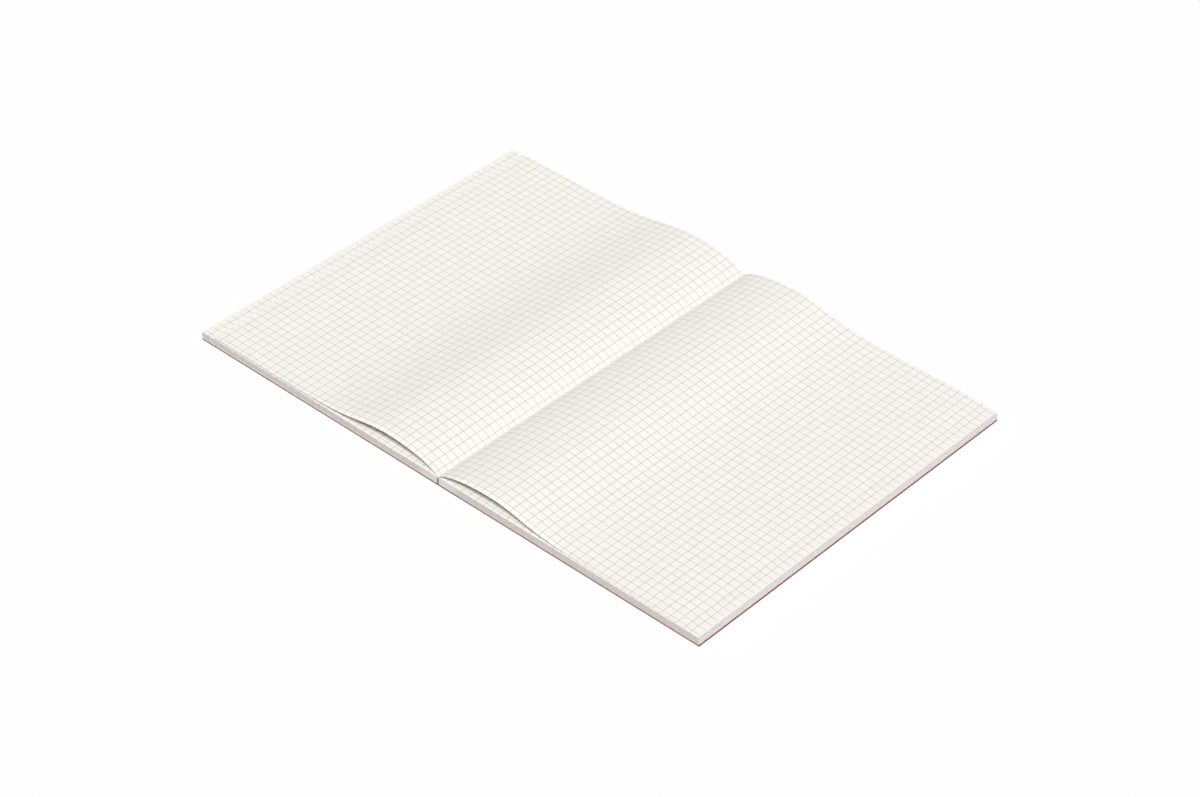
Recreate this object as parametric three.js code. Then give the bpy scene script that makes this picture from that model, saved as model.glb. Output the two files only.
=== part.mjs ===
// An open, soft-cover notebook with square-ruled pages, lying on its covers and opened at its middle.
// Millimetres, +Z up. X runs across the two pages, Y runs along the gutter from the foot of the pages
// to their head, and the origin is under the middle of the gutter, on the surface it lies on.
import * as THREE from "three";

// Pages and covers.
const pageWidth = 182;
const pageHeight = 257;
const sheetThickness = 0.096;
const sheetsPerSection = 7;
const sectionsPerHalf = 3;
const coverThickness = 0.7;
const endpaperThickness = 0.1;

// Binding tape and glue on the spine.
const tapeThickness = 0.3;
const tapeWingWidth = 13;
const tapeWingClearance = 0.1;
const glueThickness = 0.1;

// Folded edge of a section, and the sewing thread inside each fold.
const foldRounding = 0.5;
const foldSteps = 5;
const threadDiameter = 0.28;
const threadClearance = 0.01;
const threadSides = 8;
const threadEndMargin = 15;

// The two raised leaves: an arch beside the gutter, then a nearly flat stretch. Their fore-edges lie
// in from the block's.
const leafRootDistance = 0.5;
const leafRootLift = 0.1;
const leafForeEdgeInset = 9.1;
const archCrestDistance = 38;
const archHeight = 9.05;
const archFallDistance = 33.5;
const archFootDistance = 120;
const archSteepness = 0.65;
const leafFloat = 1.1;
const leafSteps = 56;
const leafStepCrowding = 1.6;

// Levels and distances that follow from the sizes above.
const leavesPerSheet = 2;
const sectionThickness = sheetsPerSection * leavesPerSheet * sheetThickness;
const middleBundleThickness = (sheetsPerSection - 1) * sheetThickness;
const spineDistance = tapeThickness + glueThickness;
const foreEdgeDistance = spineDistance + pageWidth;
const leafReach = foreEdgeDistance - leafForeEdgeInset;
const blockBottom = coverThickness + endpaperThickness;
const middleBundleBottom = blockBottom + sectionsPerHalf * sectionThickness;
const blockTop = middleBundleBottom + middleBundleThickness;
const closedGap = threadDiameter + 2 * threadClearance;
const gutterAxisHeight = blockTop + closedGap / 2;
const threadSeatHalf = threadDiameter / 2 + threadClearance;
const threadDistance = spineDistance + sheetsPerSection * sheetThickness + threadSeatHalf;

const right = 1;
const left = -1;

const cardRed = new THREE.MeshStandardMaterial({ color: 0x97302e, roughness: 0.62, metalness: 0 });
const pagePaper = new THREE.MeshStandardMaterial({ color: 0xf6f2ea, roughness: 0.9, metalness: 0 });
const liningPaper = new THREE.MeshStandardMaterial({ color: 0xefe9dd, roughness: 0.9, metalness: 0 });
const blackCloth = new THREE.MeshStandardMaterial({ color: 0x262628, roughness: 0.85, metalness: 0 });
const driedGlue = new THREE.MeshStandardMaterial({ color: 0xdcd3bd, roughness: 0.5, metalness: 0 });
const whiteThread = new THREE.MeshStandardMaterial({ color: 0xf2efe8, roughness: 0.8, metalness: 0 });

// Everything is a cross-section in the (x, z) plane, drawn as a Shape and run along the gutter.
// This group stands the cross-sections up, so that a shape's second coordinate is height.
const notebook = new THREE.Group();
const sections = new THREE.Group();
sections.rotation.x = Math.PI / 2;
sections.position.y = pageHeight / 2;
notebook.add(sections);

function addPiece(name, outline, material, { length = pageHeight, start = 0, hole = null } = {}) {
  const shape = new THREE.Shape(outline);
  if (hole) {
    // Both are drawn the same way round, and a hole has to run against its outline.
    shape.holes.push(new THREE.Path(hole.reverse()));
  }
  const geometry = new THREE.ExtrudeGeometry(shape, { depth: length, bevelEnabled: false });
  const piece = new THREE.Mesh(geometry, material);
  piece.name = name;
  piece.position.z = start;
  sections.add(piece);
  return piece;
}

// Points are given as [distance from the gutter, height] and laid out on one side of it.
function outlineOn(side, points) {
  return points.map(([distance, height]) => new THREE.Vector2(side * distance, height));
}

function slab(side, near, far, bottom, top) {
  return outlineOn(side, [
    [near, bottom],
    [far, bottom],
    [far, top],
    [near, top],
  ]);
}

// A card cover is as large as the pages. A shallow step along the spine edge holds the tape's wing,
// so that cover and tape lie flush underneath.
function coverOutline(side) {
  const stepEnd = tapeThickness + tapeWingWidth + tapeWingClearance;
  return outlineOn(side, [
    [stepEnd, 0],
    [foreEdgeDistance, 0],
    [foreEdgeDistance, coverThickness],
    [spineDistance, coverThickness],
    [spineDistance, tapeThickness],
    [stepEnd, tapeThickness],
  ]);
}

// A section is a bundle of nested, folded sheets. Its folded edge, at the spine, is rounded.
function sectionOutline(side, bottom, top) {
  const round = (height, startAngle) =>
    Array.from({ length: foldSteps + 1 }, (_, i) => {
      const angle = startAngle + ((Math.PI / 2) * i) / foldSteps;
      return [
        spineDistance + foldRounding * (1 + Math.cos(angle)),
        height + foldRounding * Math.sin(angle),
      ];
    });
  return outlineOn(side, [
    [foreEdgeDistance, bottom],
    [foreEdgeDistance, top],
    ...round(top - foldRounding, Math.PI / 2),
    ...round(bottom + foldRounding, Math.PI),
  ]);
}

// Inside the fold of the innermost sheet a narrow channel is left for the thread.
function threadChannel(side, middle) {
  const [near, far] = [threadDistance - threadSeatHalf, threadDistance + threadSeatHalf];
  return slab(side, near, far, middle - threadSeatHalf, middle + threadSeatHalf);
}

function threadOutline(x, height) {
  const radius = threadDiameter / 2;
  return Array.from({ length: threadSides }, (_, i) => {
    const angle = ((i + 0.5) / threadSides) * 2 * Math.PI;
    return new THREE.Vector2(x + radius * Math.cos(angle), height + radius * Math.sin(angle));
  });
}

function addThread(name, x, height) {
  const length = pageHeight - 2 * threadEndMargin;
  addPiece(name, threadOutline(x, height), whiteThread, { length, start: threadEndMargin });
}

// Height of a raised leaf's underside above the block: a steep rise to the crest, a bell-shaped fall
// to the foot of the arch, and then level at the height where the leaf floats.
function leafHeight(distance) {
  if (distance < archCrestDistance) {
    const share = (distance - leafRootDistance) / (archCrestDistance - leafRootDistance);
    const rise = Math.sin((Math.PI / 2) * Math.max(share, 0) ** archSteepness);
    return leafRootLift + (archHeight - leafRootLift) * rise;
  }
  if (distance < archFootDistance) {
    const fall = Math.exp(-(((distance - archCrestDistance) / archFallDistance) ** 2));
    return leafFloat + (archHeight - leafFloat) * fall;
  }
  return leafFloat;
}

// The leaf's outline runs out along its underside and back along its top, one sheet thick.
// The steps are crowded towards the gutter, where the leaf bends most.
function leafOutline(side) {
  const line = Array.from({ length: leafSteps + 1 }, (_, i) => {
    const distance =
      leafRootDistance + (leafReach - leafRootDistance) * (i / leafSteps) ** leafStepCrowding;
    return new THREE.Vector2(distance, blockTop + leafHeight(distance));
  });
  const top = line.map((point, i) => {
    const before = line[Math.max(i - 1, 0)];
    const after = line[Math.min(i + 1, leafSteps)];
    const along = after.clone().sub(before).normalize();
    return point.clone().add(new THREE.Vector2(-along.y, along.x).multiplyScalar(sheetThickness));
  });
  return outlineOn(
    side,
    [...line, ...top.reverse()].map((point) => [point.x, point.y]),
  );
}

// Levels between the whole sections, counted up from the endpaper.
const sectionLevels = Array.from(
  { length: sectionsPerHalf + 1 },
  (_, i) => blockBottom + i * sectionThickness,
);

// Each half is built alike on its own side: cover, endpaper, tape, glue, whole sections, middle bundle.
function addHalf(side, cover, outermostSection, middle) {
  addPiece(`${cover}_cover`, coverOutline(side), cardRed);
  addPiece(
    `${cover}_endpaper`,
    slab(side, spineDistance, foreEdgeDistance, coverThickness, blockBottom),
    liningPaper,
  );
  addPiece(
    `${cover}_tape_wing`,
    slab(side, tapeThickness, tapeThickness + tapeWingWidth, 0, tapeThickness),
    blackCloth,
  );
  addPiece(`${cover}_tape_spine`, slab(side, 0, tapeThickness, 0, blockTop), blackCloth);
  addPiece(
    `${cover}_spine_glue`,
    slab(side, tapeThickness, spineDistance, blockBottom, blockTop),
    driedGlue,
  );
  for (let i = 0; i < sectionsPerHalf; i++) {
    const number = outermostSection + side * -i;
    const [bottom, top] = [sectionLevels[i], sectionLevels[i + 1]];
    const middleHeight = (bottom + top) / 2;
    addPiece(`section_${number}`, sectionOutline(side, bottom, top), pagePaper, {
      hole: threadChannel(side, middleHeight),
    });
    addThread(`thread_${number}`, side * threadDistance, middleHeight);
  }
  addPiece(
    `middle_section_${middle}_leaves`,
    slab(side, spineDistance, foreEdgeDistance, sectionLevels[sectionsPerHalf], blockTop),
    pagePaper,
  );
  addPiece(`raised_${middle}_leaf`, leafOutline(side), pagePaper);
}

// The sections are numbered from the front cover to the back cover, and the middle one is open.
const firstSection = 1;
const middleSection = firstSection + sectionsPerHalf;
const lastSection = middleSection + sectionsPerHalf;
addHalf(left, "front", firstSection, "left");
addHalf(right, "back", lastSection, "right");

// The middle section's thread lies in the open centre fold, on the line that the notebook shuts about.
addThread(`thread_${middleSection}`, 0, gutterAxisHeight);

export default notebook;
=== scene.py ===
import math
import random

import bmesh
import bpy
import numpy as np
from mathutils import Matrix, Vector


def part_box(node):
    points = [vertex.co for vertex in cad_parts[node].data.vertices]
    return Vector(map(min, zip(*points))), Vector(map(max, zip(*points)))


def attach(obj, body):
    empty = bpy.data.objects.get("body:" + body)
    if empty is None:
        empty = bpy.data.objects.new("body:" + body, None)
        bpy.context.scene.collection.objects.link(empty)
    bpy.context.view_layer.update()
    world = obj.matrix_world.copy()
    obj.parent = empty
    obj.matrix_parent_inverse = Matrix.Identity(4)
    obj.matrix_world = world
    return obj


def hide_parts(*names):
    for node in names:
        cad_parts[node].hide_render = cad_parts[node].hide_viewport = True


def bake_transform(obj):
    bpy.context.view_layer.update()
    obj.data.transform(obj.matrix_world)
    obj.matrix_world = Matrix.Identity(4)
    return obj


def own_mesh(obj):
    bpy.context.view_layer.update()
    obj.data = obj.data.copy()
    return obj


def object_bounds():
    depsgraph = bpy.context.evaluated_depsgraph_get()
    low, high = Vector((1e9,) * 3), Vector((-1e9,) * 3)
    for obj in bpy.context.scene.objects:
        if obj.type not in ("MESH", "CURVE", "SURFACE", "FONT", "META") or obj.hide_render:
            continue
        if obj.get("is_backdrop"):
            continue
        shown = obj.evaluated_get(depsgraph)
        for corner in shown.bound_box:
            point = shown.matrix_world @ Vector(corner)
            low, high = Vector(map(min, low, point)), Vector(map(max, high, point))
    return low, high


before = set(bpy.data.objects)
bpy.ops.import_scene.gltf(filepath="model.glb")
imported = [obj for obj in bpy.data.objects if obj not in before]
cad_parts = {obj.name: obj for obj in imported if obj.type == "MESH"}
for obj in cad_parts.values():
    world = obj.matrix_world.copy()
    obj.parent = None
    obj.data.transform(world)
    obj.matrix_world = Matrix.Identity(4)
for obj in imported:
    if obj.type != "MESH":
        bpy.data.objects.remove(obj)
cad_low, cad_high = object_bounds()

# Camera. It looks down on the open notebook from beyond its lower right corner, through a long
# lens, and leans a few degrees to one side.
mm = 0.001
scene = bpy.context.scene
scene.view_settings.view_transform = "Standard"
camera_azimuth = math.radians(39.386)
camera_elevation = math.radians(38.305)
camera_lean = math.radians(3.236)
camera_distance = 1880.0 * mm
camera_aside = 1.85 * mm
camera_raised = -10.49 * mm

camera_data = bpy.data.cameras.new("camera")
camera_data.sensor_width = 36
camera_data.lens = 101.06
camera_data.clip_start = 0.05
camera_data.clip_end = 100
back = Vector((
    math.sin(camera_azimuth) * math.cos(camera_elevation),
    -math.cos(camera_azimuth) * math.cos(camera_elevation),
    math.sin(camera_elevation),
))
level = Vector((math.cos(camera_azimuth), math.sin(camera_azimuth), 0))
upright = back.cross(level)
aside = level * math.cos(camera_lean) + upright * math.sin(camera_lean)
above = upright * math.cos(camera_lean) - level * math.sin(camera_lean)
camera = bpy.data.objects.new("camera", camera_data)
scene.collection.objects.link(camera)
place = back * camera_distance + aside * camera_aside + above * camera_raised
camera.matrix_world = Matrix.Translation(place) @ Matrix((aside, above, back)).transposed().to_4x4()
scene.camera = camera


# Studio. A wide pale floor, a soft, distant lamp at the front and a weak, broad one behind, and an even
# glow from all round. Past the floor everything is plain white.
glow_strength = 0.17
lamps = {
    "front_lamp": {"strength": 3.09, "width": 15, "place": Vector((0.38, -0.62, 1.0))},
    "back_lamp": {"strength": 0.50, "width": 60, "place": Vector((-0.25, 1.0, 0.35))},
}
floor_size = 16
floor_clearance = 0.02 * mm
floor_whiteness = 0.6
floor_seen = (0.96, 0.96, 0.96, 1)
floor_glow = (0.52, 0.52, 0.515, 1)


def node(tree, kind, inputs=None, **settings):
    """Adds a shader node. An input is another node's output, or a value for its own socket."""
    made = tree.nodes.new("ShaderNode" + kind)
    for key, value in settings.items():
        setattr(made, key, value)
    for key, value in (inputs or {}).items():
        if isinstance(value, bpy.types.NodeSocket):
            tree.links.new(value, made.inputs[key])
        else:
            made.inputs[key].default_value = value
    return made


def maths(tree, operation, first, second=0.0):
    return node(tree, "Math", {0: first, 1: second}, operation=operation).outputs[0]


def seen_directly(tree):
    """1 for what the camera sees directly, or in a gloss or through glass."""
    path = node(tree, "LightPath").outputs
    mirrored = maths(tree, "MAXIMUM", path["Is Glossy Ray"], path["Is Transmission Ray"])
    return maths(tree, "MAXIMUM", path["Is Camera Ray"], mirrored)


world = bpy.data.worlds.new("studio")
scene.world = world
world.use_nodes = True
tree = world.node_tree
tree.nodes.clear()
glow = node(tree, "Background", {"Strength": glow_strength, "Color": (1, 1, 1, 1)})
white = node(tree, "Background", {"Strength": 1.0, "Color": (1, 1, 1, 1)})
chosen = node(tree, "MixShader", {0: seen_directly(tree), 1: glow.outputs[0], 2: white.outputs[0]})
node(tree, "OutputWorld", {"Surface": chosen.outputs[0]})

for name, look in lamps.items():
    lamp_data = bpy.data.lights.new(name, "SUN")
    lamp_data.energy = look["strength"]
    lamp_data.angle = math.radians(look["width"])
    lamp = bpy.data.objects.new(name, lamp_data)
    lamp.rotation_euler = look["place"].to_track_quat("Z", "Y").to_euler()
    scene.collection.objects.link(lamp)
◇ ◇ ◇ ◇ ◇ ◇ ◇
### [Short problem]
Return exactly the opening lines of the listing above, ending with the line that has "const endpaperThickness = 0.1;".

### [Reply to the task]
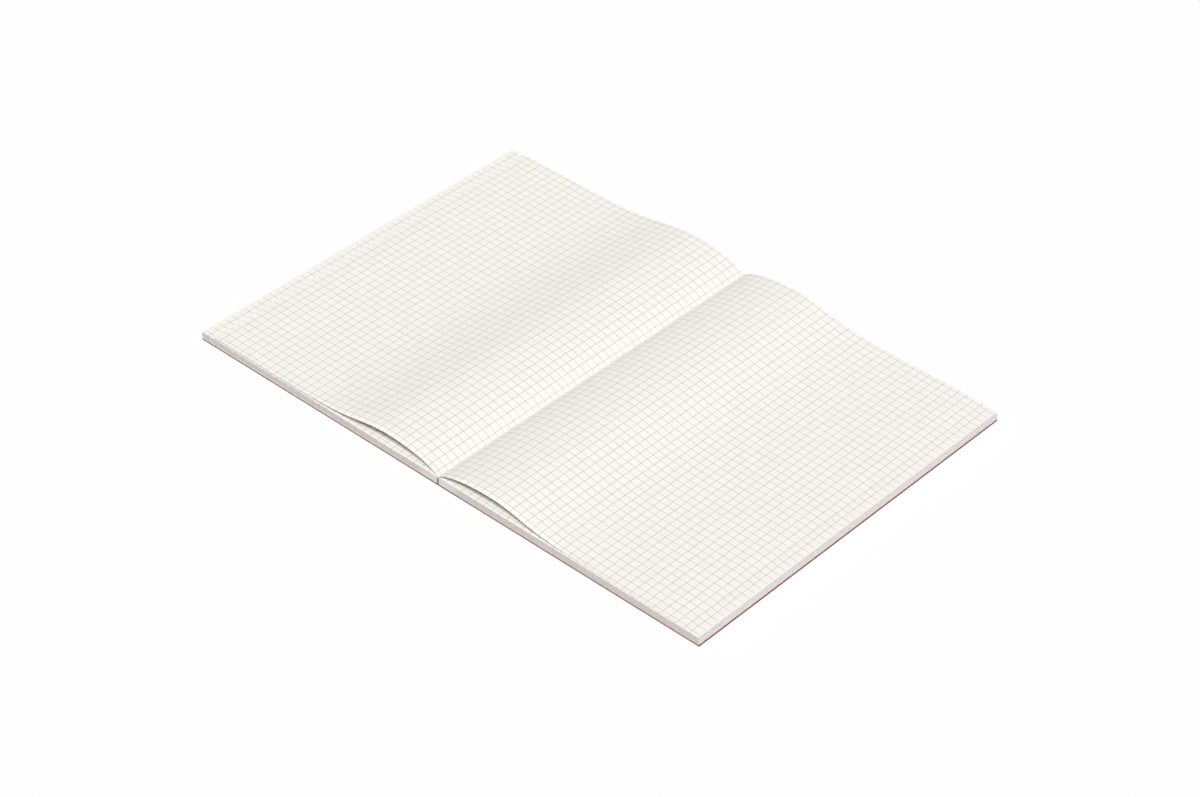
Recreate this object as parametric three.js code. Then give the bpy scene script that makes this picture from that model, saved as model.glb. Output the two files only.
=== part.mjs ===
// An open, soft-cover notebook with square-ruled pages, lying on its covers and opened at its middle.
// Millimetres, +Z up. X runs across the two pages, Y runs along the gutter from the foot of the pages
// to their head, and the origin is under the middle of the gutter, on the surface it lies on.
import * as THREE from "three";

// Pages and covers.
const pageWidth = 182;
const pageHeight = 257;
const sheetThickness = 0.096;
const sheetsPerSection = 7;
const sectionsPerHalf = 3;
const coverThickness = 0.7;
const endpaperThickness = 0.1;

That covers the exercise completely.